The exercise -> Without omitting anything, return the records precisely as given.

(Structured object records)
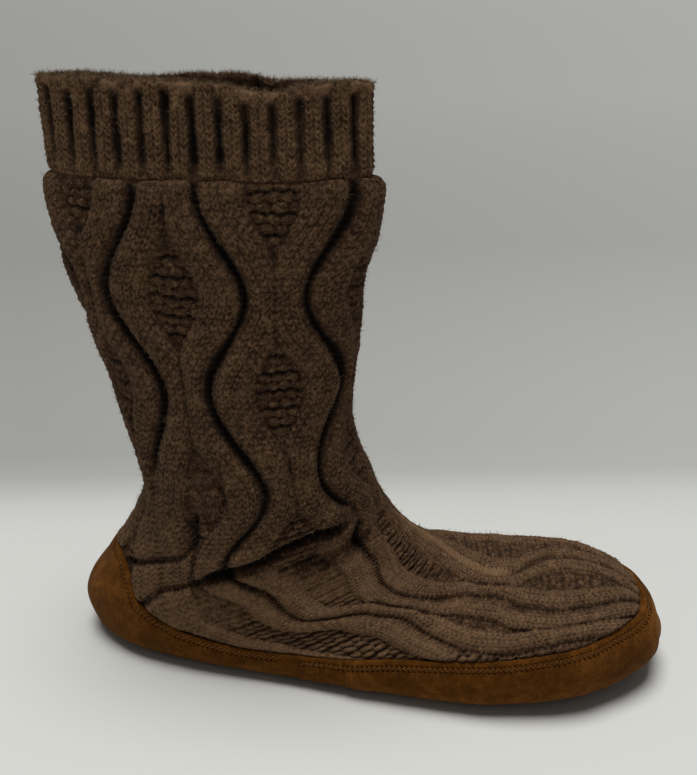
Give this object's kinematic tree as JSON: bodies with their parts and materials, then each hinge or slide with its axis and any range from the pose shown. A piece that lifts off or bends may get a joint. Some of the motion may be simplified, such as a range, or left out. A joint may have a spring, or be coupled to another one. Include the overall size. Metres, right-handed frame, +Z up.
{
  "type": "mukluk slipper boot",
  "caption": "Slouching sock boot for the right foot: cable-knit wool leg and foot, ribbed cuff inside a rolled edge, and a suede cup sole that wraps up at heel and toe.",
  "frame": {"origin": "middle of the boot's floor area, on the tread plane", "axes": "+X to the toe, +Z up, the outer side of the right foot on -Y"},
  "size_m": [0.2778, 0.0988, 0.263],
  "materials": {
    "wool_knit": "brushed heathered wool, cable knit",
    "wool_rib": "brushed heathered wool, ribbed",
    "suede": "soft nap suede",
    "footbed": "brushed fleece"
  },
  "bodies": {
    "root": {"upper_knit": "wool_knit", "cuff_rib": "wool_rib", "sole_forefoot": "suede", "sole_heel": "suede", "insole": "footbed"}
  },
  "joints": []
}
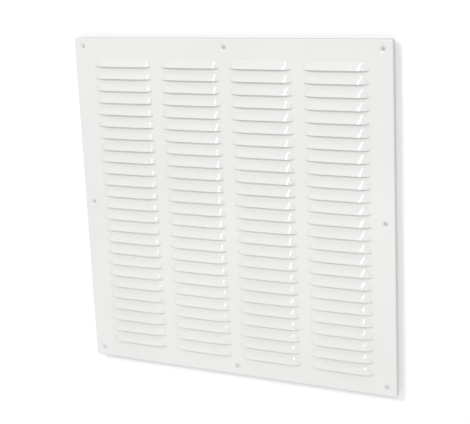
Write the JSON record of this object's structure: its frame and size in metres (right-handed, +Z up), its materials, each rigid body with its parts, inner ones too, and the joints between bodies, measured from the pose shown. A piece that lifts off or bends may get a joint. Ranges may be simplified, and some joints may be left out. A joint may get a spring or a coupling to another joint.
{
  "type": "ventilation grille",
  "caption": "Square wall ventilation grille pressed from one white painted steel sheet, with columns of hooded louvres, dimpled screw holes and a turned back rim.",
  "frame": {"origin": "centre of the four corner screw holes, in the plane of the backs of the screw seats", "axes": "+Z up the wall, +X to the right as a viewer faces the grille, +Y into the wall, so the louvred front faces -Y"},
  "size_m": [0.35, 0.0093, 0.35],
  "materials": {
    "white_paint": "gloss white baked powder coat on steel sheet"
  },
  "bodies": {
    "root": {"louvre_plate": "white_paint"}
  },
  "joints": []
}
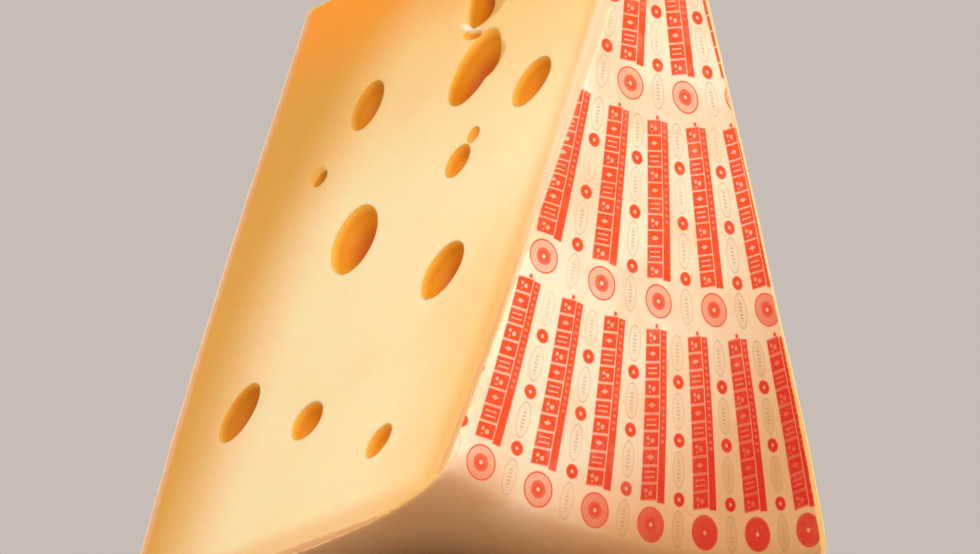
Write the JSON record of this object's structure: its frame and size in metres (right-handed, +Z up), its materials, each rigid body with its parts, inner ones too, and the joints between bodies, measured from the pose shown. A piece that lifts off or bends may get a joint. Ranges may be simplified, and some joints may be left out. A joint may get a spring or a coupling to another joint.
{
  "type": "cheese wedge",
  "caption": "Tall wedge of hard cheese cut from a domed wheel and stood on its rim, with round gas eyes on both cut faces and a printed rind on the two domed faces.",
  "frame": {"origin": "under the middle of the wedge, on the surface that its rim stands on", "axes": "+Z up from the rim to the tip edge; the tip edge and the wheel's axis lie along Y, with the printed domed faces towards -Y and +Y; the cut faces face -X and +X"},
  "size_m": [0.2358, 0.2762, 0.3631],
  "materials": {
    "cheese": "satin"
  },
  "bodies": {
    "root": {"cheese_wedge": "cheese"}
  },
  "joints": []
}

Answer to the problem ->
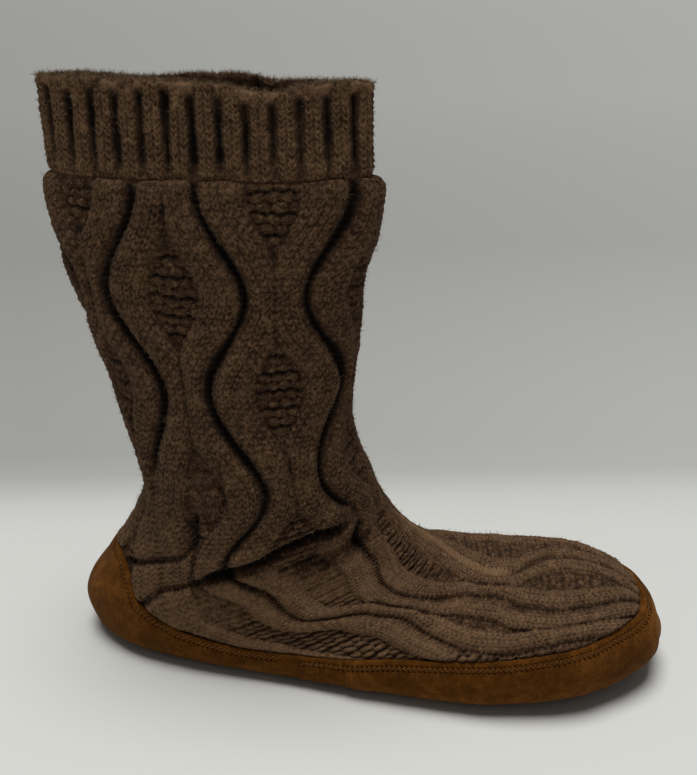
Give this object's kinematic tree as JSON: bodies with their parts and materials, then each hinge or slide with its axis and any range from the pose shown. A piece that lifts off or bends may get a joint. Some of the motion may be simplified, such as a range, or left out. A joint may have a spring, or be coupled to another one. Include the overall size. Metres, right-handed frame, +Z up.
{
  "type": "mukluk slipper boot",
  "caption": "Slouching sock boot for the right foot: cable-knit wool leg and foot, ribbed cuff inside a rolled edge, and a suede cup sole that wraps up at heel and toe.",
  "frame": {"origin": "middle of the boot's floor area, on the tread plane", "axes": "+X to the toe, +Z up, the outer side of the right foot on -Y"},
  "size_m": [0.2778, 0.0988, 0.263],
  "materials": {
    "wool_knit": "brushed heathered wool, cable knit",
    "wool_rib": "brushed heathered wool, ribbed",
    "suede": "soft nap suede",
    "footbed": "brushed fleece"
  },
  "bodies": {
    "root": {"upper_knit": "wool_knit", "cuff_rib": "wool_rib", "sole_forefoot": "suede", "sole_heel": "suede", "insole": "footbed"}
  },
  "joints": []
}
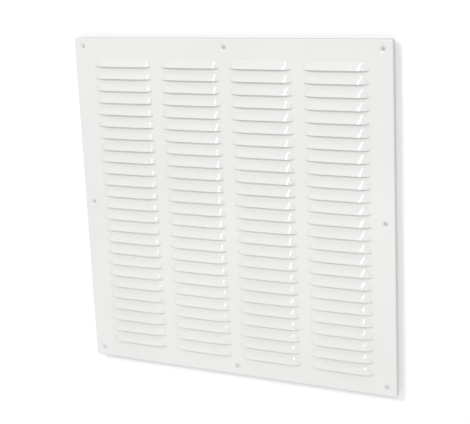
Write the JSON record of this object's structure: its frame and size in metres (right-handed, +Z up), its materials, each rigid body with its parts, inner ones too, and the joints between bodies, measured from the pose shown. A piece that lifts off or bends may get a joint. Ranges may be simplified, and some joints may be left out. A joint may get a spring or a coupling to another joint.
{
  "type": "ventilation grille",
  "caption": "Square wall ventilation grille pressed from one white painted steel sheet, with columns of hooded louvres, dimpled screw holes and a turned back rim.",
  "frame": {"origin": "centre of the four corner screw holes, in the plane of the backs of the screw seats", "axes": "+Z up the wall, +X to the right as a viewer faces the grille, +Y into the wall, so the louvred front faces -Y"},
  "size_m": [0.35, 0.0093, 0.35],
  "materials": {
    "white_paint": "gloss white baked powder coat on steel sheet"
  },
  "bodies": {
    "root": {"louvre_plate": "white_paint"}
  },
  "joints": []
}
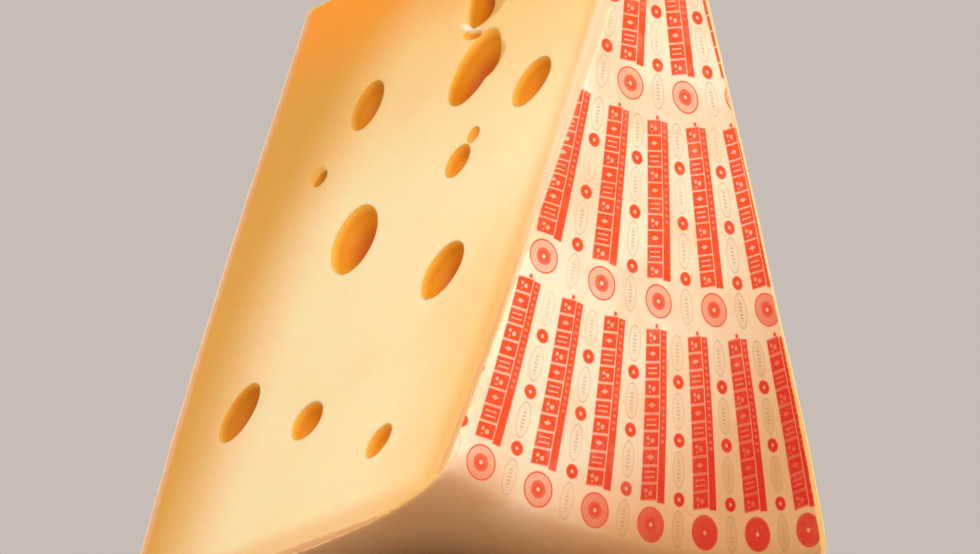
Write the JSON record of this object's structure: its frame and size in metres (right-handed, +Z up), its materials, each rigid body with its parts, inner ones too, and the joints between bodies, measured from the pose shown. A piece that lifts off or bends may get a joint. Ranges may be simplified, and some joints may be left out. A joint may get a spring or a coupling to another joint.
{
  "type": "cheese wedge",
  "caption": "Tall wedge of hard cheese cut from a domed wheel and stood on its rim, with round gas eyes on both cut faces and a printed rind on the two domed faces.",
  "frame": {"origin": "under the middle of the wedge, on the surface that its rim stands on", "axes": "+Z up from the rim to the tip edge; the tip edge and the wheel's axis lie along Y, with the printed domed faces towards -Y and +Y; the cut faces face -X and +X"},
  "size_m": [0.2358, 0.2762, 0.3631],
  "materials": {
    "cheese": "satin"
  },
  "bodies": {
    "root": {"cheese_wedge": "cheese"}
  },
  "joints": []
}